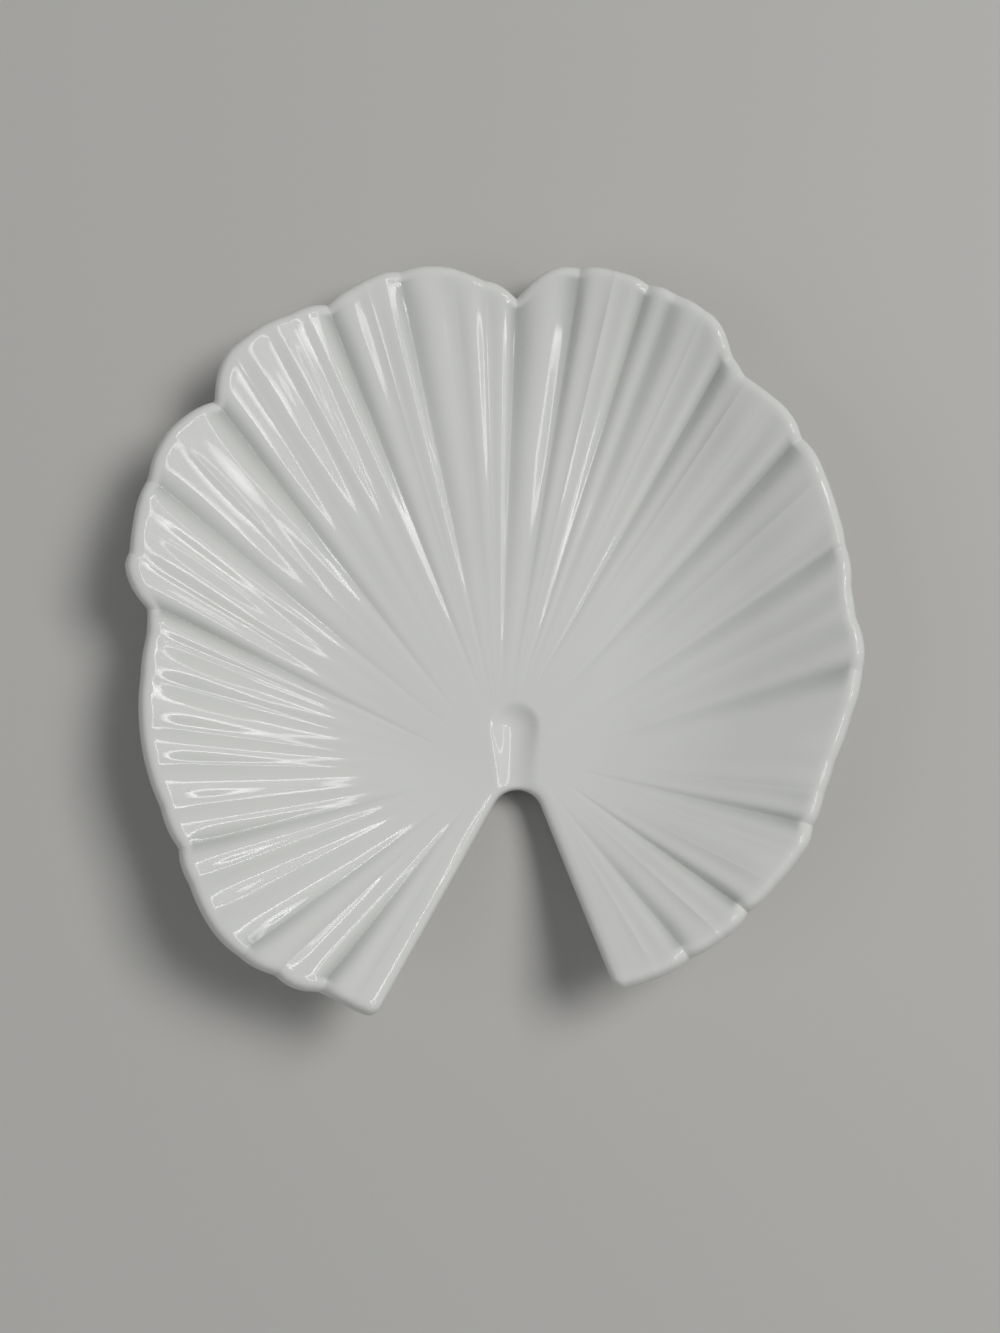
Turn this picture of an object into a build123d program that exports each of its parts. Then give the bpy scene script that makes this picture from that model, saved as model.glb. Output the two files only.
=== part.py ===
from build123d import *
import os
from math import atan2, cos, hypot, radians, sin, tan

os.makedirs("parts", exist_ok=True)

# Leaf outline, seen from above, in millimetres
leaf_reach = 85.0  # from the heart, where the pleats meet, to the farthest crest of the rim
heart_x = 2.1  # the heart's place, measured from the middle of the foot
heart_y = -20.4
hub_radius = 9.7  # smooth patch round the heart, outside which the pleats begin

# Wall and bowl
clay_wall = 3.2
glaze_coat = 0.4
floor_radius = 20.5  # flat middle of the bowl
floor_bend = 24.0  # length over which the floor turns up into the wall
wall_slope = 24.5  # degrees
back_share = 0.65  # the bowl is this much slower to rise towards the back
pleat_height = 1.3  # depth of the deepest valley at the rim, below the smooth bowl
underside_blend = 8.0  # length past the floor over which the pleats begin on the underside

# Foot that the leaf stands on
foot_height = 3.0
foot_radius = 17.5
foot_width = 4.0
foot_round = 0.8
wiped_band = 0.6  # bare clay left between the foot and the edge of the glaze

# Notch at the stalk end of the leaf. Its two sides would meet at the vertex.
notch_vertex_x = 4.6
notch_vertex_y = -15.6
notch_vertex_drop = 0.65  # below the middle of the wall
notch_bend = 6.2  # radius between the two sides
lip_corner_drop = 0.9  # of the lip's line below the middle of the wall, where it turns up
lip_corner_radius = 30.0
left_tip_turn = -151.0  # degrees round the heart, clockwise from +Y
right_tip_turn = 152.9
lip_bead = 0.15  # how far the notch's rolled lip stands proud of the wall
tip_bead = 0.10  # how far the ball at each tip stands proud of that lip

# Channel that runs from the heart into the notch, where the stalk would lie
channel_radius = 5.2
channel_depth = 1.4
channel_shift = 1.3  # its line lies this far to the left of the notch's vertex
channel_climb = 7.0  # degrees that it rises towards the notch

# Lengths that only serve the construction
overlap = 1.0  # how far one lump of clay runs into the next
step_down = 0.15  # how far a lump stops short of the face of the wall beside it
overrun = 20.0  # how far a cutter, or a section that is cut back, runs past the cut

wall_middle = foot_height + clay_wall / 2
glaze_top = foot_height + clay_wall + glaze_coat
lip_inset = clay_wall / 2 + glaze_coat

# The pleats, clockwise round the heart. Each row is a valley and the crest after it:
# turn in degrees at the rim, rim radius at the valley, rim radius at the crest,
# level of the valley and level of the crest, above or below the smooth bowl.
# The last four are shares.
pleat_shares = [
    (-157.0, 0.545, 0.550, 0.0, 0.0),
    (-149.0, 0.558, 0.561, 0.0, 0.1),
    (-141.5, 0.569, 0.592, -1.0, 0.1),
    (-134.0, 0.598, 0.618, 0.45, 0.25),
    (-127.2, 0.628, 0.641, -0.7, 0.1),
    (-118.8, 0.644, 0.647, -0.1, 0.4),
    (-112.6, 0.644, 0.648, -0.1, 0.4),
    (-106.4, 0.643, 0.656, -0.7, 0.2),
    (-99.1, 0.661, 0.675, -0.15, 0.4),
    (-91.8, 0.684, 0.692, -0.2, 0.4),
    (-85.6, 0.699, 0.708, -0.15, 0.4),
    (-78.3, 0.712, 0.722, -0.15, 0.4),
    (-72.1, 0.724, 0.733, -0.1, 0.1),
    (-67.4, 0.746, 0.802, -1.0, 0.1),
    (-62.3, 0.814, 0.833, 0.1, 0.45),
    (-57.7, 0.844, 0.859, 0.15, 0.3),
    (-52.5, 0.868, 0.891, -0.7, 0.2),
    (-46.4, 0.899, 0.899, 0.15, 0.2),
    (-39.7, 0.889, 0.930, -1.0, 0.1),
    (-34.6, 0.952, 0.963, 0.0, 0.4),
    (-30.0, 0.963, 0.966, 0.1, 0.45),
    (-26.5, 0.961, 0.962, 0.1, 0.1),
    (-21.9, 0.954, 0.967, -1.0, 0.1),
    (-16.8, 0.977, 0.984, 0.0, 0.1),
    (-12.7, 0.980, 0.983, -0.7, 0.2),
    (-6.6, 0.972, 0.963, -0.1, 0.25),
    (-2.8, 0.942, 0.932, -0.1, -0.1),
    (1.1, 0.905, 0.963, -1.0, 0.1),
    (8.5, 0.974, 0.980, -0.8, 0.2),
    (12.6, 0.977, 0.975, 0.35, 0.1),
    (16.6, 0.966, 0.967, -0.9, -0.3),
    (20.1, 0.962, 0.959, -0.6, 0.1),
    (24.1, 0.949, 0.936, 0.0, 0.0),
    (28.7, 0.902, 0.877, -1.0, -0.1),
    (32.7, 0.868, 0.865, 0.2, 0.5),
    (37.2, 0.861, 0.854, 0.25, 0.2),
    (42.7, 0.835, 0.827, -1.0, 0.0),
    (48.7, 0.811, 0.800, 0.3, 0.45),
    (54.7, 0.778, 0.771, 0.1, -0.1),
    (58.1, 0.759, 0.749, -0.6, 0.2),
    (64.1, 0.727, 0.718, -0.1, 0.25),
    (68.8, 0.709, 0.709, -0.1, 0.25),
    (76.3, 0.693, 0.675, -0.7, 0.1),
    (84.1, 0.652, 0.637, 0.1, 0.4),
    (91.8, 0.616, 0.609, 0.1, 0.35),
    (97.6, 0.600, 0.597, 0.0, 0.0),
    (103.6, 0.589, 0.590, -0.8, 0.1),
    (110.0, 0.580, 0.570, 0.2, 0.45),
    (116.7, 0.560, 0.552, 0.3, 0.1),
    (123.7, 0.539, 0.539, -1.0, 0.1),
    (131.0, 0.531, 0.524, 0.35, 0.2),
    (138.6, 0.513, 0.512, -0.7, 0.0),
    (146.2, 0.505, 0.500, 0.1, 0.0),
    (151.0, 0.496, 0.492, 0.0, 0.0),
    (159.0, 0.480, 0.480, 0.0, 0.0),
]

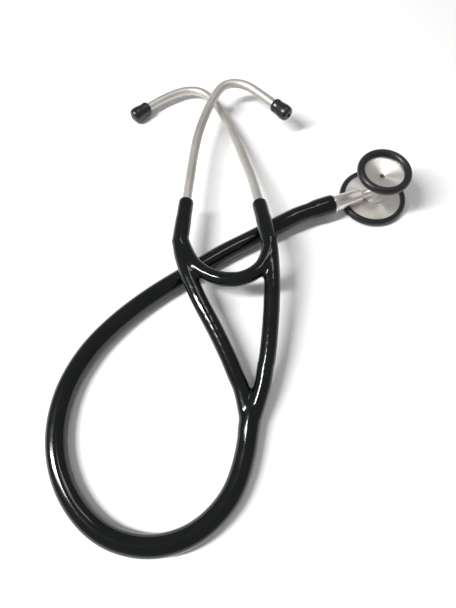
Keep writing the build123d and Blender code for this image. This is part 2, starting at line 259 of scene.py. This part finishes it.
def turned(name, profile_mm, foot=(0, 0, 0), axis=(0, 0, 1), steps=96, edge_mm=0.0, rounds=0):
    """A turned piece. The profile is (radius, height) pairs up one side, spun about the axis."""
    bpy.ops.object.select_all(action="DESELECT")
    bpy.ops.mesh.primitive_plane_add(size=0.001)
    piece = bpy.context.object
    piece.name = name
    piece.data.name = name
    bpy.ops.object.mode_set(mode="EDIT")
    bpy.ops.mesh.select_mode(type="VERT")
    bpy.ops.mesh.select_all(action="SELECT")
    bpy.ops.mesh.merge(type="CENTER")
    radius, height = profile_mm[0]
    bpy.ops.transform.translate(value=(radius * MM, 0, height * MM))
    for (r0, h0), (r1, h1) in zip(profile_mm, profile_mm[1:]):
        bpy.ops.mesh.extrude_region_move(
            TRANSFORM_OT_translate={"value": ((r1 - r0) * MM, 0, (h1 - h0) * MM)}
        )
    bpy.ops.mesh.select_all(action="SELECT")
    bpy.ops.mesh.spin(steps=steps, angle=2 * math.pi, center=(0, 0, 0), axis=(0, 0, 1))
    bpy.ops.mesh.select_all(action="SELECT")
    bpy.ops.mesh.remove_doubles(threshold=0.000002)
    bpy.ops.mesh.select_all(action="SELECT")
    bpy.ops.mesh.normals_make_consistent(inside=False)
    bpy.ops.object.mode_set(mode="OBJECT")
    if edge_mm:
        bevel = piece.modifiers.new("edges", "BEVEL")
        bevel.width = edge_mm * MM
        bevel.segments = 3
        bevel.limit_method = "ANGLE"
        bevel.angle_limit = math.radians(28)
        bpy.ops.object.modifier_apply(modifier=bevel.name)
    if rounds:
        smooth = piece.modifiers.new("rounds", "SUBSURF")
        smooth.levels = rounds
        smooth.render_levels = rounds
        bpy.ops.object.modifier_apply(modifier=smooth.name)
    piece.rotation_mode = "QUATERNION"
    piece.rotation_quaternion = Vector(axis).normalized().to_track_quat("Z", "Y")
    piece.location = foot
    bpy.ops.object.transform_apply(location=True, rotation=True, scale=True)
    bpy.ops.object.shade_smooth_by_angle(angle=math.radians(35))
    return piece


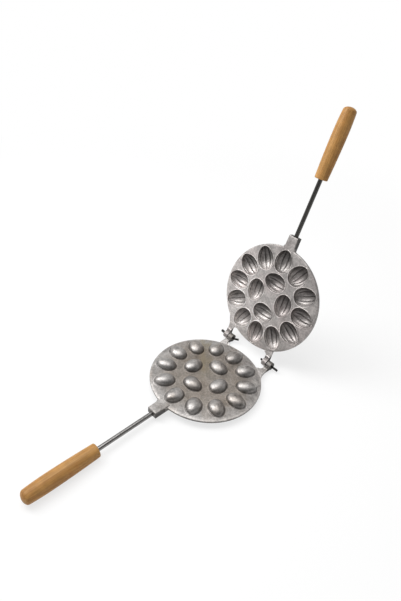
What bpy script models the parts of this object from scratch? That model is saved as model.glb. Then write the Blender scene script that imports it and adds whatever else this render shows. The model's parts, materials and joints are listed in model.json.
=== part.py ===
"""Walnut cake mould: two hinged cast plates, one with bumps and one with ribbed
cavities, each with a steel rod and a wooden grip.

Each casting is modelled face up in its own frame: the origin is the middle of the
face, +Z points out of the face and the handle runs along -Y. The upper casting is the
same casting turned half a turn about the handle's line and then swung open.
"""
import math

import bmesh
import bpy
from mathutils import Matrix, Vector

MM = 0.001

# Plate
PLATE_RADIUS = 100.0 * MM
PLATE_THICKNESS = 5.3 * MM
LOWER_SLOPE = (8.0 * MM, 1.5 * MM)
UPPER_SLOPE = (2.0 * MM, 0.4 * MM)
RIM_ROUND = 1.2 * MM

# Nut layout: the nuts fill the plate, so that their places and sizes go with its radius
OUTER_COUNT = 12
OUTER_RING = 0.744 * PLATE_RADIUS
INNER_COUNT = 4
INNER_RING = 0.319 * PLATE_RADIUS

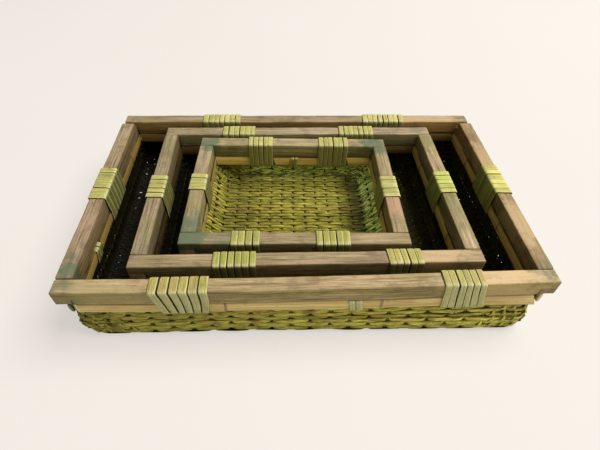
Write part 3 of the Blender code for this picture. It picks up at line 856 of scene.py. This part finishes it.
@np.vectorize
def wander(x, y, z):
    """Smooth noise from -1 to 1 at a place, or at each of a run of places."""
    return noise.noise(Vector((x, y, z)))


def smooth_step(value, low, high):
    share = np.clip((value - low) / (high - low), 0, 1)
    return share * share * (3 - 2 * share)


def near_end(value, half, far, near):
    """Rises from 0 at the far distance from an end to 1 at the near one."""
    return smooth_step(value, half - far, half - near)


def unit(vectors):
    return vectors / np.linalg.norm(vectors, axis=-1, keepdims=True)


def running_length(points):
    """Length of a path up to each of its points."""
    return np.concatenate([[0], np.cumsum(np.linalg.norm(np.diff(points, axis=0), axis=1))])


def bend(before, corner, after, reach, steps):
    """Points of a path's bend round a corner, from one reach before it to one reach after it."""
    before, corner, after = Vector(before), Vector(corner), Vector(after)
    start = corner + (before - corner).normalized() * reach
    end = corner + (after - corner).normalized() * reach
    shares = [step / steps for step in range(steps + 1)]
    return [start * (1 - t) ** 2 + corner * 2 * t * (1 - t) + end * t * t for t in shares]


def stations_between(low, high, step):
    count = max(1, round((high - low) / step))
    return [low + (high - low) * index / count for index in range(1, count)]


def bar_mesh(name, outline, sweep, stations, matrix, shape, edge=0.0, seam=0.0):
    """A bar swept from an outline, cut at stations along it, with worn edges but for those at the
    height of its seam, and then shaped by a function of (along, out, up). Its own coordinates are
    kept for the grain."""
    bm = bmesh.new()
    face = bm.faces.new([bm.verts.new(point) for point in outline])
    swept = bmesh.ops.extrude_face_region(bm, geom=[face])["geom"]
    bmesh.ops.translate(bm, verts=[v for v in swept if isinstance(v, bmesh.types.BMVert)], vec=sweep)
    bmesh.ops.recalc_face_normals(bm, faces=bm.faces)
    if edge:
        sharp = [e for e in bm.edges if e.calc_face_angle(0) > SHARP_ANGLE
                 and max(abs(v.co.z - seam) for v in e.verts) > LAP_GAP]
        bmesh.ops.bevel(bm, geom=sharp, offset=edge, segments=RAIL_EDGE_SEGMENTS, profile=0.5, affect="EDGES",
                        clamp_overlap=True)
    for place in stations:
        geometry = bm.verts[:] + bm.edges[:] + bm.faces[:]
        bmesh.ops.bisect_plane(bm, geom=geometry, plane_co=(place, 0, 0), plane_no=(1, 0, 0),
                               dist=CUT_TOLERANCE)
    grain = []
    for vert in bm.verts:
        grain.append(tuple(vert.co))
        vert.co = matrix @ shape(vert.co)
    bmesh.ops.recalc_face_normals(bm, faces=bm.faces)
    mesh = bpy.data.meshes.new(name)
    bm.to_mesh(mesh)
    bm.free()
    store(mesh, "grain", grain)
    mesh.shade_smooth()
    mesh.set_sharp_from_angle(angle=SHARP_ANGLE)
    return mesh


def build_rail(tray, side, seed):
    """A lapped rail: front and back rails lie on the end rails' feet."""
    name = f"{tray.name}_{side.name}_rail"
    (start, _, bottom), (end, _, top) = local_box(name, side.matrix)
    lap = top - (top - bottom) * LAP_SHARE
    shoulder = side.half - tray.rail_width - LAP_GAP
    if side.name in LONG_SIDES:
        lap += LAP_GAP / 2
        outline = [(start, top), (start, lap), (-shoulder, lap), (-shoulder, bottom), (shoulder, bottom),
                   (shoulder, lap), (end, lap), (end, top)]
    else:
        lap -= LAP_GAP / 2
        back = side.half - tray.rail_width - BACK_SHOULDER_GAPS[tray.name]
        outline = [(start, lap), (start, bottom), (end, bottom), (end, lap), (back, lap), (back, top),
                   (-shoulder, top), (-shoulder, lap)]

    def shape(point):
        wave, rise = (RAIL_WAVE * wander(point.x * rate, seed, layer)
                      for rate, layer in zip(RAIL_WAVE_RATES, (0, 7)))
        rate, fast = WORN_RATES
        uneven = RAIL_WAVE * WORN_SHARE * wander(point.x * rate, point.y * fast, point.z * fast + seed)
        low_share = (top - point.z) / (top - bottom)
        rise -= front_drops(tray, side, point.x)[0] * low_share
        bow = front_bow(tray, side.name, point.x)
        return point + Vector((0, bow + wave + uneven, rise - RAIL_WAVE * RAIL_WAVE_MEAN + uneven * WORN_SHARE))

    points = [(along, 0, up) for along, up in outline]
    stations = stations_between(start, end, RAIL_STATION)
    mesh = bar_mesh(name, points, (0, tray.rail_width, 0), stations, side.matrix, shape, RAIL_EDGE, lap)
    finish = wood_material(name, tray, side, bottom, seed)
    add_piece(name, mesh, finish, f"{tray.name}_tray")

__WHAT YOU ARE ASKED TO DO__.
Going through the entries above, report how many lines include the string "that". The number alone is the answer.

__EXERCISE ANSWER__.
9